GSP originally hosted a sold out reading of acclaimed author Arthur Phillips' play at The Public Theater last summer that American Theater Magazine called a "full-throttle reading" of a "swashbuckling, blood-and-guts five-act history play". Mr. Phillips was so impressed by the reading that he has agreed to collaborate with Guerrilla Shakespeare, and together we will create a full stage production of THE TRAGEDY OF ARTHUR in New York City. "If Shakespeare had just finished a new play in 2011, I am confident that GSP is the company he would turn to for the premiere." says Phillips.

THE TRAGEDY OF ARTHUR centers around the discovery of a lost Shakespeare play and the doubts surrounding its origins. It is an evening of fraud, forgery and illegitimacy, and the story of King Arthur from the Bard's point of view. It is an epic tale of war, love and the audacity (folly?) of peace. "There's only war. 'Tis man's inheritance." (Act IV, Scene I)

King Arthur is a play full of Shakespeare's language, poetry, insight, drama, beauty, and history; yet it's not by Shakespeare. But then again, even Will didn't know he was "Shakespeare". "What man knows aught of his chronicle?" (Act V)

Does our birth decide our destiny? Can a bastard be a king? Can a modern man write Shakespeare?



Reviews of the novel:

The New York Times
The Daily Beast




About Arthur Phillips

Arthur Phillips was born in Minneapolis and educated at Harvard. He has been a child actor, a jazz musician, a speechwriter, a dismally failed entrepreneur, and a five-time Jeopardy! champion. His first novel, Prague, was named a New York Times Notable Book, and received The Los Angeles Times/Art Seidenbaum Award for best first novel. His second novel, The Egyptologist, was an international bestseller, and was on more than a dozen "Best of 2004" lists. Angelica, his third novel, made The Washington Post best fiction of 2007 and led that paper to call him "One of the best writers in America." The Song Is You was a New York Times Notable Book, on the Post's best of 2009 list, and inspired Kirkus to write, "Phillips still looks like the best American novelist to have emerged in the present decade." His work has been published in 27 languages, and is the source of three films currently in development. He lives in New York with his wife and two sons.
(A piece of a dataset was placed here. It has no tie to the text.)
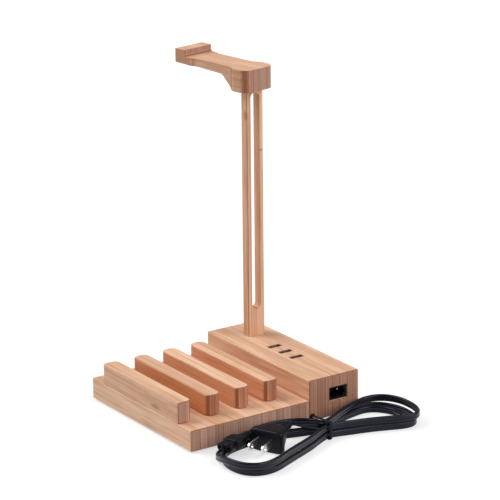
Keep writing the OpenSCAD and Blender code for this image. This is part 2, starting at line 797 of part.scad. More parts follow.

American Theater's article on our reading at the Public Theater

Published: July, 2011
The six-year-old Guerrilla Shakespeare Project, devoted to making the Bard’s hoary old plays seem as fresh as if they were written yesterday, has gotten hold of one that was, more or less. It’s The Most Excellent and Tragical Historie of Arthur, King of Britain, a swash- buckling, blood-and-guts, five-act history play allegedly penned in 1597, somewhere between Richard III and Love’s Labour’s Lost, then lost, alas, to posterity. “Allegedly” is, of course, the key word: The play, as Guerrilla artistic director Jordan Reeves happily admits, is a big fat fake. That didn’t stop Reeves and his company from offering a full-throttle reading of Arthur at New York City’s Public Theater in mid-May. “We approach every Shakespeare play as a new work, looking for the ways it relates to our times—and here’s an actual new work that asks the same questions about Shakespeare that we do.” The counterfeiter of this faux classic is Brooklyn-based author Arthur Phillips, whose novel The Tragedy of Arthur (which consists of the meticulously imitative script, along with an ostensible intro that stretches on for some 256 pages) occasioned breathless raves when it was published by Random House earlier this year. It was novelist Phillips who approached Reeves and company cold, well before the publicity broke, asking the director to read the “lost” manuscript and advise him as to whether it might be genuine. Reeves caught on—“It has a kind of contemporary arc that Shakespeare didn’t follow,” he detected—but he was knocked out by the imitation’s technical prowess and Shakespearean scope. Now he and Phillips have joined forces. With the author’s go-ahead— something he’s never had from W.S.—Reeves and his ensemble are embarking on a full production of Arthur, expected some time in the fall. No problem that the play’s a fake? “Not at all,” Reeves says with assurance. “This is taking us into new and untested territory.”